A chi gli ricordava il pericolo per il diverso trattamento dei dati sensibili in altri Paesi, ha risposto: “Noi sappiamo che mentre in Italia c’è legge su privacy tassativa, in altro paesi non c’è questa garanzia sulla privacy. Stiamo lavorando anche su questo nell’indagine”. Damiano ha infine aggiunto: “Non sono uno di quelli che ritengono il settore un passaggio a Nord Ovest. Nel 2007 da ministro ha contribuito alla stabilizzazione di 25.000 precari. Il 70% sono donne, la maggior parte è sotto i 35 anni e con alta scolarizzazione. Questo è il futuro dell’Italia”.

La denuncia

“Migliaia di giovani siciliani rischiano il posto di lavoro a causa dei meccanismi perversi delle gare al massimo ribasso nel settore dei call center e delle delocalizzazioni delle attività all’estero, verso Paesi senza tutele per i lavoratori e senza garanzie certe sul trattamento dei dati sensibili gestiti dalle società di telefonia. Fenomeni drammatici che si ripercuotono pesantemente sull’economia dell’Isola e di città come Catania, capitale siciliana dei call center che sta pagando gli effetti di un mancato intervento da parte del Governo nazionale in questo settore. Si ponga immediatamente fine alla totale deregolamentazione, tutelando migliaia di lavoratori e incentivando le imprese sane a restare in Italia garantendo giusti salari ai propri dipendenti”. L’allarme arriva da parlamentare Pd Giuseppe Berretta, raccogliendo le istanze dei lavoratori dei call center, che proprio da Catania hanno avviato una battaglia contro le delocalizzazioni e contro le gare al massimo ribasso.

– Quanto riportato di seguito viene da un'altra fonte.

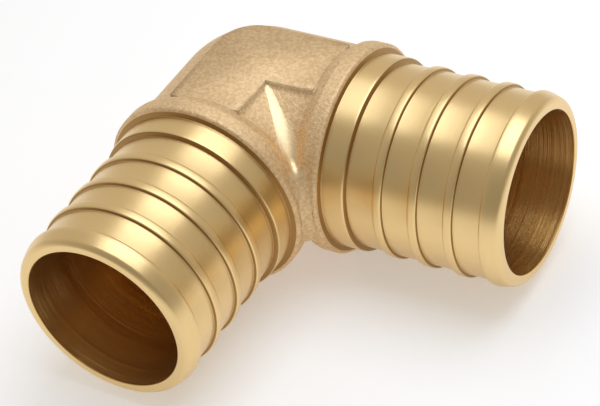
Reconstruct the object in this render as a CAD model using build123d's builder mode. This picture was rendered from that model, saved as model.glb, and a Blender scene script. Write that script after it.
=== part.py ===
"""A 90 degree crimp elbow for PEX pipe, nominal 1 inch.

The fitting is one piece of brass. The body and both collars are hot forged and
keep the forged skin. Both spigots are turned, and the waterway is bored in from
the two mouths until the bores meet. The pipe slides over a spigot up to the
stop land, and a copper ring is crimped round it over the ribs.

The origin is where the two bore axes cross. One leg runs along +X and the
other along -Y, and +Z stands square to the bend. Sizes are in millimetres.
"""
from build123d import *
import os

# Fits the pipe
rib_d = 21.9                # crests of the ribs, a close fit in the pipe

# Walls and steps, from the crests inwards and outwards
rib_height = 0.4            # crest above the barrel
barrel_wall = 1.3           # barrel to waterway
land_height = 0.6           # stop land above the barrel
body_wall = 2.05            # forged body to waterway
collar_rise = 0.85          # collar above the body
lip_wall = 0.9              # at the mouth, where the rounded nose ends

# Along a leg, from the crossing of the bores outwards
crotch_gap = 1.3            # the collars meet in the crotch this far behind their shoulders
collar_width = 3.35         # from the foot of the swell to the shoulder
collar_swell = 1.7          # how far the body takes to swell into the collar
shoulder_run = 0.45         # turned step down from the collar to the stop land
land_width = 2.55
land_drop = 0.35            # slope from the stop land down to the barrel
rib_foot = 1.32             # width of a rib where it stands on the barrel
rib_flank = 0.25            # run of each sloping side of a rib
rib_gap = 2.9               # bare barrel between one rib and the next
rib_count = 3               # whole ribs, before the one that forms the nose
nose_crest = 0.45           # level part of the nose rib
nose_run = 1.74             # run of the rounded nose that leads the pipe on

# Forged pads on the two faces of the bend, left plain
pad_step = 0.46             # how far the edge of a pad stands above the body
pad_half_width = 4.45
pad_overrun = 0.15          # how far a pad runs into the swell of the collar

# Forged web that fills the crease on the inside of the bend
web_rise = 0.2              # crown of its curve above the body
web_top_half_width = 0.35   # where it comes out from under a pad
web_foot_half_width = 1.45  # where it would meet the plane of the bend
gusset_half_width = 0.8     # end of the web, between the collars
gusset_height = 5.5         # above and below the plane of the bend
gusset_depth = 3.1          # how far it curves back from the crotch

# Worked out from the sizes above
rib_r = rib_d / 2
barrel_r = rib_r - rib_height
bore_r = barrel_r - barrel_wall
land_r = barrel_r + land_height
body_r = bore_r + body_wall
collar_r = body_r + collar_rise
lip_r = bore_r + lip_wall
rib_pitch = rib_foot + rib_gap
collar_shoulder = collar_r + crotch_gap
collar_foot = collar_shoulder - collar_width
land_start = collar_shoulder + shoulder_run
land_end = land_start + land_width
barrel_start = land_end + land_drop
first_rib = barrel_start + rib_gap + rib_foot / 2
nose_foot = barrel_start + rib_gap + rib_count * rib_pitch
nose_start = nose_foot + rib_flank
nose_end = nose_start + nose_crest
mouth_reach = nose_end + nose_run
pad_reach = collar_foot + pad_overrun
pad_edge = (body_r**2 - pad_half_width**2) ** 0.5
pad_height = pad_edge + pad_step
neck_end = (collar_foot, body_r)
swell_mid = (collar_foot + collar_swell / 2, body_r + collar_rise / 2)
swell_end = (collar_foot + collar_swell, collar_r)

# Along the diagonal between the legs, which the web follows
diagonal = 2**0.5
web_start = pad_half_width
web_crown = body_r + web_rise
web_end = body_r * diagonal + web_foot_half_width
web_out = pad_half_width * diagonal + web_top_half_width
web_ratio = (1 - (pad_edge / web_crown) ** 2) ** 0.5
web_centre = (web_out - web_ratio * web_end) / (1 - web_ratio)
gusset_end = collar_r * diagonal + 0.9 * gusset_half_width

# Stands on the diagonal, with its first direction out through the crotch
mitre = Plane(origin=(0, 0, 0), x_dir=(1, -1, 0), z_dir=(-1, -1, 0))
legs = (
    (Plane(origin=(0, 0, 0), x_dir=(1, 0, 0), z_dir=(0, 0, 1)), Axis.X),
    (Plane(origin=(0, 0, 0), x_dir=(0, -1, 0), z_dir=(0, 0, 1)), Axis.Y),
)

with BuildPart() as elbow:
    # Each leg is one revolved profile: neck, collar, stop land, ribs and nose
    for leg_plane, leg_axis in legs:
        with BuildSketch(leg_plane):
            with BuildLine():
                # The two bends of the swell and the nose are cut as short straight tapers
                hollow = TangentArc(neck_end, swell_mid, tangent=(1, 0), mode=Mode.PRIVATE)
                brow = TangentArc(swell_end, swell_mid, tangent=(-1, 0), mode=Mode.PRIVATE)
                nose = TangentArc(
                    (nose_end, rib_r),
                    (mouth_reach, lip_r),
                    tangent=(1, 0),
                    mode=Mode.PRIVATE,
                )
                Polyline(
                    (0, body_r),
                    neck_end,
                    hollow @ 0.5,
                    swell_mid,
                    brow @ 0.5,
                    swell_end,
                    (collar_shoulder, collar_r),
                    (land_start, land_r),
                    (land_end, land_r),
                    (barrel_start, barrel_r),
                    (nose_foot, barrel_r),
                    (nose_start, rib_r),
                    nose @ 0,
                    nose @ 0.4,
                    nose @ 0.75,
                    nose @ 1,
                    (mouth_reach, 0),
                    (0, 0),
                    (0, body_r),
                )
            make_face()
            with Locations(*[(first_rib + k * rib_pitch, barrel_r) for k in range(rib_count)]):
                Polygon(
                    (-rib_foot / 2, -rib_height),
                    (-rib_foot / 2, 0),
                    (-rib_foot / 2 + rib_flank, rib_height),
                    (rib_foot / 2 - rib_flank, rib_height),
                    (rib_foot / 2, 0),
                    (rib_foot / 2, -rib_height),
                    align=None,
                )
        revolve(axis=leg_axis)

    # The heel of the bend is a ball as wide as the body
    Sphere(body_r)

    # A web fills the crease on the inside of the bend, from under the pads to the
    # crotch, where it ends in a narrower gusset between the collars
    with BuildSketch(mitre):
        with Locations((web_centre, 0)):
            Ellipse(web_end - web_centre, web_crown)
        with Locations((web_start, 0)):
            Rectangle(
                web_end,
                2 * web_crown,
                align=(Align.MIN, Align.CENTER),
                mode=Mode.INTERSECT,
            )
    extrude(amount=1.4 * web_foot_half_width, both=True)
    with BuildSketch(mitre):
        with Locations((gusset_end - gusset_depth, 0)):
            Ellipse(gusset_depth, gusset_height)
    extrude(amount=gusset_half_width, both=True)

    # A pad follows the bend on both faces; it is flat and cuts the crown of the body
    with BuildSketch() as pad_outline:
        with BuildLine():
            Polyline(
                (pad_half_width, -pad_half_width),
                (pad_reach, -pad_half_width),
                (pad_reach, pad_half_width),
                (0, pad_half_width),
            )
            RadiusArc((0, pad_half_width), (-pad_half_width, 0), -pad_half_width)
            Polyline(
                (-pad_half_width, 0),
                (-pad_half_width, -pad_reach),
                (pad_half_width, -pad_reach),
                (pad_half_width, -pad_half_width),
            )
        make_face()
    extrude(amount=pad_height, both=True)
    for face_height, away in ((pad_height, body_r), (-pad_height, -body_r)):
        with BuildSketch(Plane.XY.offset(face_height)):
            add(pad_outline.sketch)
        extrude(amount=away, mode=Mode.SUBTRACT)

    # The waterway: two bores that end in one ball-shaped pocket
    for leg_plane, leg_axis in legs:
        with BuildSketch(leg_plane):
            with BuildLine():
                Polyline(
                    (0, 0),
                    (0, bore_r),
                    (mouth_reach, bore_r),
                    (mouth_reach, 0),
                    (0, 0),
                )
            make_face()
        revolve(axis=leg_axis, mode=Mode.SUBTRACT)
    Sphere(bore_r, mode=Mode.SUBTRACT)

elbow.part.label = "elbow_fitting"
os.makedirs("parts", exist_ok=True)
export_step(elbow.part, "parts/elbow_fitting.step")
print(f"mouths {mouth_reach:.2f} mm from the crossing of the bores")
print(f"waterway {2 * bore_r:.2f} mm, collars {2 * collar_r:.2f} mm across")
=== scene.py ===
# %% [markdown]
# # A brass crimp elbow for plastic water pipe
# The real fitting starts as one hot forging. Its ball-shaped heel, both necks and both collars keep the forged skin.
# The two spigots are then turned on a lathe and bored from their mouths, so they have sharp steps and a bright skin.
# The CAD solid gives the sizes. This lesson dresses it: finely turned spigots, five brass finishes and a small studio.

# %% Load the frame
import math

import bmesh
import bpy
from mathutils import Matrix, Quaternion, Vector


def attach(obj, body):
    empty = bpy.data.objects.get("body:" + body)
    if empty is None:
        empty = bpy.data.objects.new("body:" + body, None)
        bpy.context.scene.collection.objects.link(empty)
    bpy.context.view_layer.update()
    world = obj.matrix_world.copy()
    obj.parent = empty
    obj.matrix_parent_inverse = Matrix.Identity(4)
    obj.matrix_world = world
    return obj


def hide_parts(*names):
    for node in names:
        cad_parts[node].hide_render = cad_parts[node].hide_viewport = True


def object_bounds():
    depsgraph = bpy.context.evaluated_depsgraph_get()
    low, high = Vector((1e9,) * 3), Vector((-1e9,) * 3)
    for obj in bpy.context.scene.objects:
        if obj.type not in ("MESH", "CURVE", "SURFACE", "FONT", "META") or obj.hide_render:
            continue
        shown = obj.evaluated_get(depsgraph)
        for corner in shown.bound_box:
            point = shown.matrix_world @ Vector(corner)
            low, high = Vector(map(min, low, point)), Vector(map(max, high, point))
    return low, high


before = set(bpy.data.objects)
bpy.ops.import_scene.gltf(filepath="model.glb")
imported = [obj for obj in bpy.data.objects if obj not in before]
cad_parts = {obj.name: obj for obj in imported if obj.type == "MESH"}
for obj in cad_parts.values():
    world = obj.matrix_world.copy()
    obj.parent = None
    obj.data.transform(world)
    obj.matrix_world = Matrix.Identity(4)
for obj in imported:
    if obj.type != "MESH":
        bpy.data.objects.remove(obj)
cad_box = [list(corner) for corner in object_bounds()]
MM = 0.001    # Blender works in metres, and the sizes in this lesson are in millimetres
print("CAD box in mm:", [[round(v / MM, 2) for v in corner] for corner in cad_box])

# %% [markdown]
# ## Camera
# A camera close to a small part swells its near end and bends its circles. A long lens from further off keeps the two
# round mouths close to true ellipses. This one stands in front of the bend, between the mouths, and looks down on them.
# It is rolled a little, so that the elbow lies across the picture.


# %% Camera
def add_object(name, data):
    """Puts data into the scene as an object."""
    made = bpy.data.objects.new(name, data)
    bpy.context.scene.collection.objects.link(made)
    return made


CAMERA_AT = Vector((113.29, -155.24, 150.90)) * MM
CAMERA_TO = Vector((10.38, -10.27, -0.55)) * MM
CAMERA_ROLL = math.radians(-9.73)
FOCAL_LENGTH, SENSOR_WIDTH = 126.7, 36
camera = add_object("camera", bpy.data.cameras.new("camera"))
camera.location = CAMERA_AT
sight = CAMERA_TO - CAMERA_AT
camera.rotation_mode = "QUATERNION"
camera.rotation_quaternion = sight.to_track_quat("-Z", "Y") @ Quaternion((0, 0, 1), CAMERA_ROLL)
camera.data.sensor_width = SENSOR_WIDTH
camera.data.lens = FOCAL_LENGTH
camera.data.clip_start = 10 * MM
bpy.context.scene.camera = camera
down = math.degrees(math.asin(-sight.z / sight.length))
print(f"camera: {sight.length / MM:.0f} mm from its target, looking {down:.0f} degrees down")

# %% [markdown]
# ## Sizes along a leg
# Both legs are alike, so one set of sizes does for both. Distances run along a leg from the crossing of the bores, and
# radii run out from its axis, in millimetres. The reach of a leg and the width of a collar come from the CAD box.
# The CAD solid spares facets with gentle slopes between its steps. A lathe tool leaves steps that are nearly square,
# so the slopes are steeper here, and the rest stays within a fraction of a millimetre of the solid.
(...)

Nel mirino “la totale deregolamentazione di questo importante settore, che soltanto in Sicilia dà lavoro a circa 10 mila persone, in gran parte giovani e con una forte presenza femminile, a preoccuparci particolarmente” sottolinea ancora Berretta.

 

Bruciati 500 milioni di fondi in tre anni

“Sono stati spesi 500 milioni di euro in tre anni per non creare un solo posto di lavoro”. Lo denuncia Massimo Cestaro, segretario generale della Slc Cgil che chiede, con gli altri sindacati, la fine degli incentivi, buoni solo a drogare il mercato e creare concorrenza sleale. Il risultato è che il 10% delle chiamate in italiano è gestito dall’estero. E quando le aziende non superano la frontiera, si spostano comunque al Centro e al Sud, dove gli sgravi previsti per alcune regioni si sommano ai Fondi europei. Penalizzando le poche aziende che scelgono di stabilizzare.